Vous n’avez jamais été malade : les Provençaux, et particulièrement les Arlésiens, c’est bien connu, ont une solide constitution, de celle qui font les centenaires.

Vous vous êtes toujours levé de bonne heure pour aller travailler. Dame ! Cinquante km à une époque sans RER, ça demande un certain temps de transport, même pour un ingénieur à l’Aérospatiale…

Depuis toujours, vous teniez un registre où, quotidiennement, vous notiez la météo, les évènements du monde et ceux de la famille. Quelle somme d’informations et de mémoire pour les générations suivantes !

L’été, dans la maison de l’Allier, avec votre éternel tablier bleu et votre chapeau de paille, vous y alliez allègrement du sécateur, du tournevis et de la clé à molette pour entretenir jardin, mobilier et vélos de vos petits-enfants.

Le reste de l’année, les dimanches après le déjeuner en famille chez vous à Paris, nous parlions politique, environnement, littérature, sciences.

A notre départ, vous glissiez toujours, dans la main des petits, une enveloppe avec un billet ; et, à nous, leurs parents, un sac rempli de gâteaux et de 2 ou 3 pots de confiture et de Nutella.

Quand Mémé vous a laissé seul, vous étiez perdu. Mais toute la famille de Marseille comme de Paris s’est relayée pour compenser cet abandon. Avec votre grande force de caractère, vous n’avez jamais perdu le sourire et l’envie de vous cultiver, de vous informer, de vivre avec votre temps (avec quelle rapidité et facilité vous avez intégré l’Euro !).

Jusqu’à cet été 2004 où, d’un petit pépin à un gros, le chirurgien a dû vous couper une jambe et a recommandé à vos enfants de vous placer en maison de retraite médicalisée. Vous qui n’aviez pratiquement jamais quitté votre 20ème arrondissement !

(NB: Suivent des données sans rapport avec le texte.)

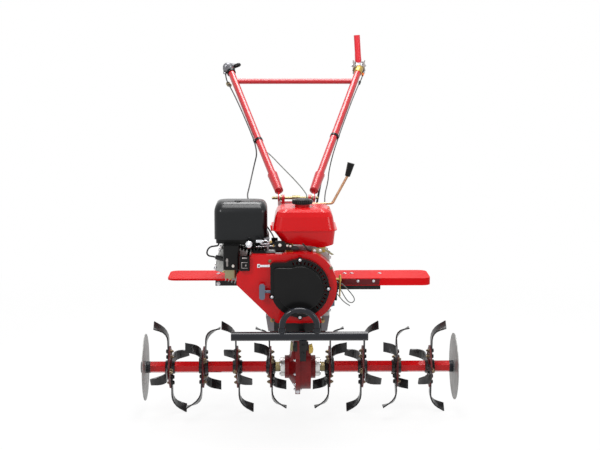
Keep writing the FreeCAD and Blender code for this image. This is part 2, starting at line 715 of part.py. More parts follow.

A chacune de mes visites dans ce qui reste, pour moi, un mouroir, nous déjeunions ensemble et vous faisiez honneur avec gourmandise à tous les plats, à l’apéritif, au vin et au café. Et nous continuions à discuter de tout. Mais petit à petit, votre santé à décliné, tout doucement, presque imperceptiblement, dans une discrétion qui a toujours été votre manière de vivre.

Ces derniers mois, vous restiez à peine éveillé, juste le temps de nous reconnaître, de caresser mon chien, venu se blottir contre vous dans les couvertures.

Votre regard bleu, que j’ai toujours connu pétillant et plein de bonté, est devenu candide, comme étonné ; votre sourire incertain ; vos gestes lentes et précautionneux.

Cela fait 13 ans que vous vouliez rejoindre Mémé. Depuis ce matin, c’est fait. Je crois que vous devez être heureux.

Mais moi je suis très triste.


One comment on “Pépé, 7 heures du matin

  1. MichÚle dit :

    Je devine ta peine devant ce départ. Tu m’a toujours parlé de lui avec tendresse et admiration et ton hommage correspond bien à ce que tu as toujours exprimé vis-à-vis de lui. Je compatis de tout coeur à ton chagrin. Je t’embrasse.